Horton v. Walden Marina, No. 09-15-00491-CV, 2017 WL 4296436, at *3 (Tex. App.—Beaumont Sept. 28, 2017) (citation omitted). Under Texas law, premises liability encompasses “‘a nonfeasance theory based on the owner's failure to take measures to make the property safe.’” Del Lago Partners, Inc. v. Smith, 307 S.W.3d 762, 776 (Tex. 2010) (citation omitted). A person injured on another's property may have a premises liability or a negligence claim against the property owner depending on the cause of the injury. Lucas v. Titus County Hosp. Dist., 964 S.W.2d 144, 153 (Tex.

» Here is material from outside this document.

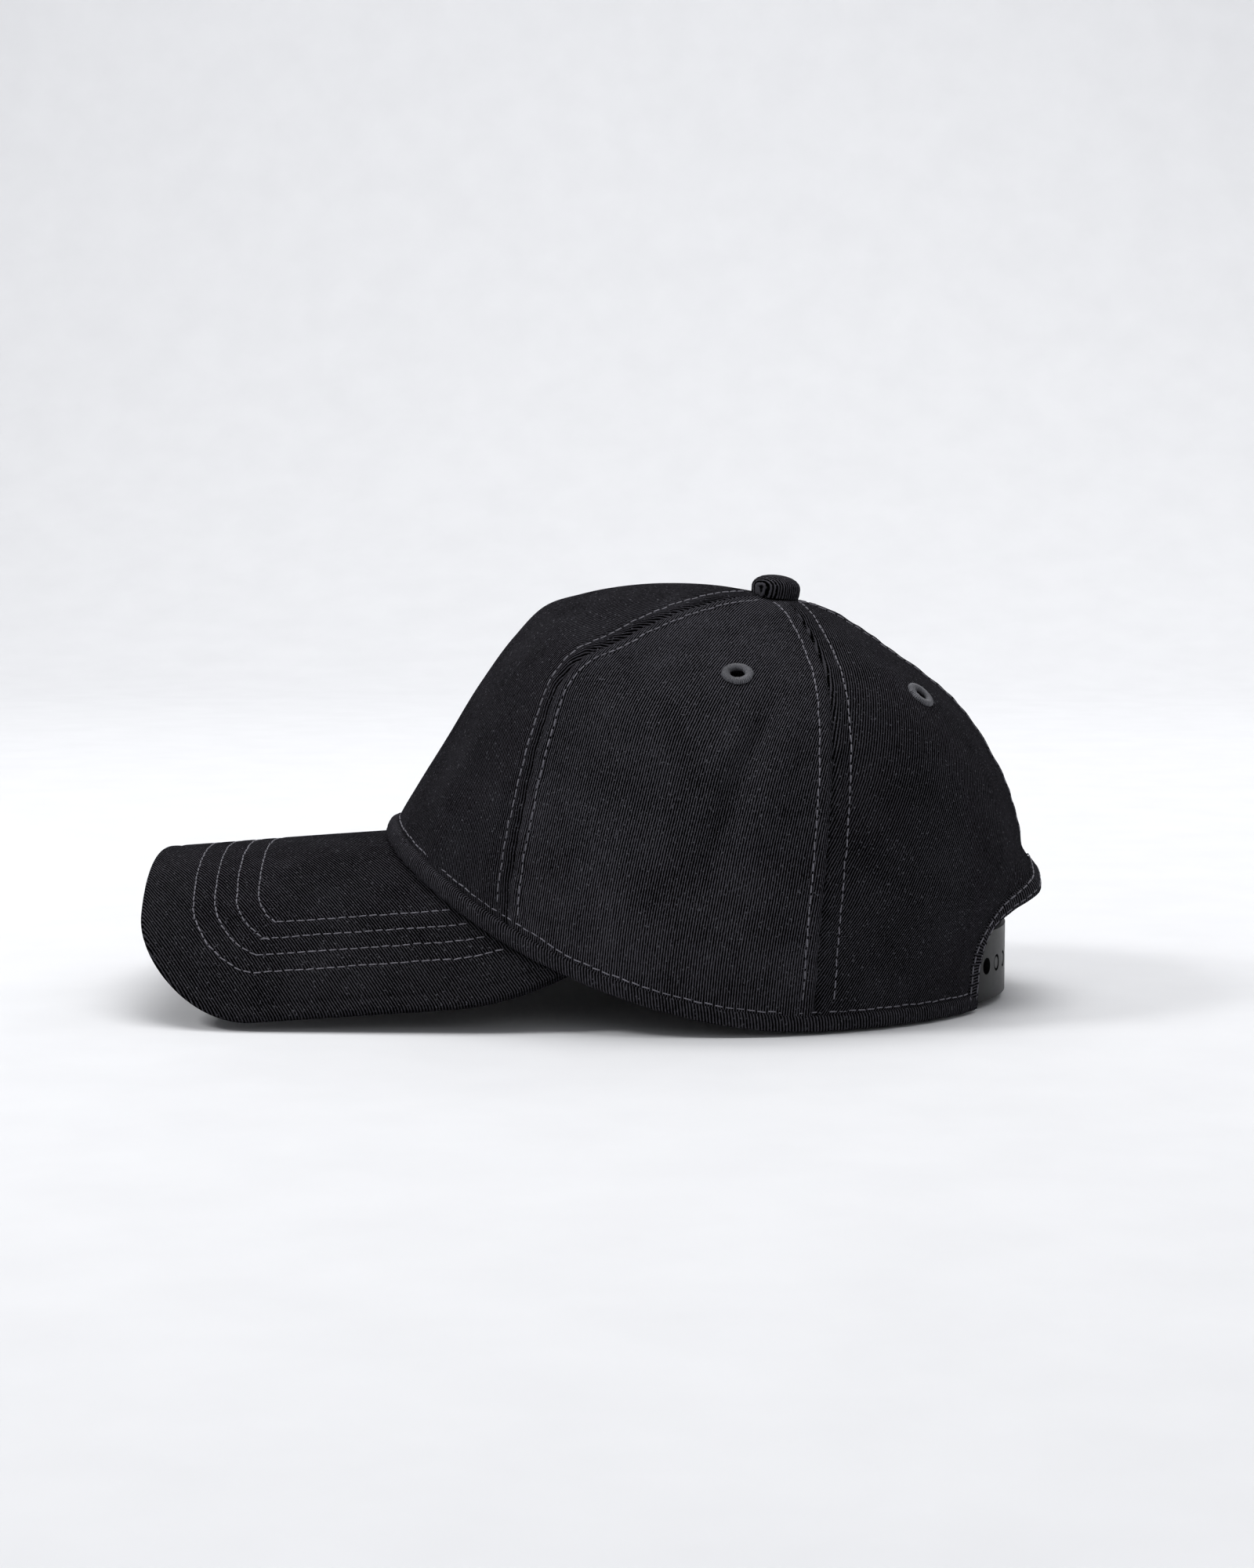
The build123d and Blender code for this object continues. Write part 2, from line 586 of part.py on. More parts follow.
def main():
    os.makedirs("parts", exist_ok=True)
    nodes = {}
    nodes.update(make_panels())
    nodes.update(make_linings())
    nodes["crown_edge_hem"] = make_edge_hem()
    nodes["arch_binding"] = make_arch_binding()
    nodes["sweatband"] = make_sweatband()
    nodes["care_label"] = make_label()
    nodes.update(make_visor())
    nodes.update(make_eyelets())
    nodes.update(make_button())
    nodes.update(make_closure())
    for name, shape in nodes.items():
        export_step(Pos(0, FOOTPRINT_SHIFT_Y, 0) * shape, f"parts/{name}.step")


main()
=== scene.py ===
"""Looks of the baseball cap: cloth shells, hems, topstitching, eyelets, button and studio."""
import math
import bpy
import numpy as np
from mathutils import Matrix, Vector


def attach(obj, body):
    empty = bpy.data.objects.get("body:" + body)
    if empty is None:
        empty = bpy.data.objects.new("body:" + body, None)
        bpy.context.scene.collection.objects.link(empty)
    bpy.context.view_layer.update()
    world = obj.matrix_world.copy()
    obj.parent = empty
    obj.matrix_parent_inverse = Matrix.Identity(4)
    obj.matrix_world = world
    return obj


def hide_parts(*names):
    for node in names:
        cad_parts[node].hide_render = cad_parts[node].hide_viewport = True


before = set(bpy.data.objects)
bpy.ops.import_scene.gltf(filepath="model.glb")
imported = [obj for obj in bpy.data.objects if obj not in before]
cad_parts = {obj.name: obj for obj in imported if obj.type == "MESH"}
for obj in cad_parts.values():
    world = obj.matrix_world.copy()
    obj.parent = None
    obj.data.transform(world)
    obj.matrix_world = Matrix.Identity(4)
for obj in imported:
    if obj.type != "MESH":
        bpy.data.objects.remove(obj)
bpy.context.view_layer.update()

MM = 0.001
SHIFT_Y = -3.2            # the crown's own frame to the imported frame

# Crown, in millimetres, as in the CAD: profiles from the lower edge to the button.
EDGE_X, EDGE_CENTRE_Y, EDGE_LENGTH = 84.0, 32.0, 92.0
REST_ANGLE, VISOR_END_ANGLE = 114.0, 63.0
SHARES = np.array([0.0, 0.12, 0.24, 0.36, 0.46, 0.54, 0.62, 0.72, 0.86, 1.0])
FRONT = [(-60.0, 47.0), (-51.0, 63.0), (-41.5, 78.0), (-31.8, 93.5), (-22.5, 106.5),
         (-13.5, 115.5), (-2.0, 119.2), (13.3, 121.8), (34.7, 122.2), (56.0, 119.0)]
SIDE = [(84.0, 0.0), (84.0, 20.0), (81.5, 39.6), (77.8, 59.0), (73.0, 75.0),
        (67.3, 86.5), (58.0, 97.0), (43.0, 105.0), (20.5, 114.5), (0.0, 119.0)]
REAR = [(124.4, 0.0), (125.6, 18.8), (130.2, 37.2), (127.8, 54.5), (121.7, 70.0),
        (113.5, 83.0), (104.2, 92.7), (91.2, 102.4), (72.4, 114.4), (56.0, 119.0)]
CENTRE_Y = [32.0, 33.0, 34.5, 37.0, 40.0, 42.0, 44.0, 48.0, 52.5, 56.0]
SQUARENESS = [2.0, 2.05, 2.12, 2.18, 2.2, 2.1, 2.05, 2.0, 2.0, 2.0]
HEIGHT_POWER = [1.0, 0.80, 0.62, 0.55, 0.50, 0.80, 1.25, 1.2, 1.2, 1.0]
PROFILES = np.column_stack([FRONT, SIDE, REAR, CENTRE_Y, SQUARENESS, HEIGHT_POWER])
CLOTH_LENGTH = 156.0
BUTTON_Y, BUTTON_Z, BUTTON_TILT = 56.0, 119.7, 6.0
FRONT_SEAM = 42.7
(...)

App. 1998)). “If a plaintiff was injured by a condition created by the activity rather than the activity itself, the plaintiff is limited to a premises liability theory of recovery.” Id. Conversely, a “negligent activity claim arises from activity contemporaneous with the occurrence.” In re Texas Dep't of Transp., 218 S.W.3d 74, 77 (Tex. 2007). Plaintiff alleges that “Defendant knew or should have known of the unreasonably dangerous condition at the hunting facility created by improperly spacing hunters.” (Dkt. #11 at p. 2). Plaintiff further argues that “Defendant knew of the dangerous condition because it is the one that placed hunters on the premises” and that the spacing posed an unreasonable risk of harm (Dkt. #11 at pp. 2–3). Further, Plaintiff alleges that Defendant did not exercise reasonable care to eliminate that risk by changing the positioning of the hunters, warning the hunters, or having shielding in place to protect the hunters from the other shooters (Dkt. #11 at pp. 2–3). In response,
Defendant argues that the “hunter (and his shotgun) was not a condition of the premises, regardless of spacing, who decided upon it, or whether that spacing was predetermined.” (Dkt. #14 at p. 4). The court finds that Plaintiff plead facts, that if true, demonstrate a cause of action for premises liability. For purposes of analyzing Defendant’s Amended Motion to Dismiss, it is foreseeable that allowing a third party to fire a gun towards an invitee could proximately cause injury to the invitee. And from Plaintiff’s pleadings, it appears that Defendant, at least in part, controlled the location of the hunters. See Reyes, 221 F. Supp. 3d at 833 (“Proof that the premises owner or occupier ‘created a condition which poses an unreasonable risk of harm may constitute circumstantial evidence that the owner or occupier knew of the condition.’”) (citations omitted). Thus, Plaintiff has pleaded sufficient facts that Defendant should have reasonably anticipated the
harm to Plaintiff and taken precautions to prevent it. The court therefore finds that Plaintiff has stated a claim for relief under a theory of premises liability such that Defendant’s First Amended Motion to Dismiss (Dkt. #12) should be denied. CONCLUSION AND RECOMMENDATION The court recommends that Defendant Red Leg Outfitters, LLC’s Motion to Dismiss Plaintiff’s Premises Liability Cause of Action (Dkt. #9) be DENIED as moot. The court further recommends that Defendant Red Leg Outfitters, LLC’s First Amended Motion to Dismiss Plaintiff’s Premises Liability Cause of Action (Dkt. #12) be DENIED. Within fourteen (14) days after service of the magistrate judge’s report, any party may serve and file written objections to the findings and recommendations of the magistrate judge. 28 U.S.C. § 636(b)(1)(C). In order to be specific, an objection must identify the specific finding or recommendation to which objection is made, state the basis for the objection, and specify the
place in the magistrate judge’s report and recommendation where the disputed determination is found. An objection that merely incorporates by reference or refers to the briefing before the magistrate judge is not specific. Failure to file specific, written objections will bar the party from appealing the unobjected- to factual findings and legal conclusions of the magistrate judge that are accepted by the district court, except upon grounds of plain error, provided that the party has been served with notice that such consequences will result from a failure to object. See Douglass v. United Services Automobile Ass’n, 79 F.3d 1415, 1417 (5th Cir. 1996) (en banc), superseded by statute on other grounds, 28 U.S.C. § 636(b)(1) (extending the time to file objections from ten to fourteen days).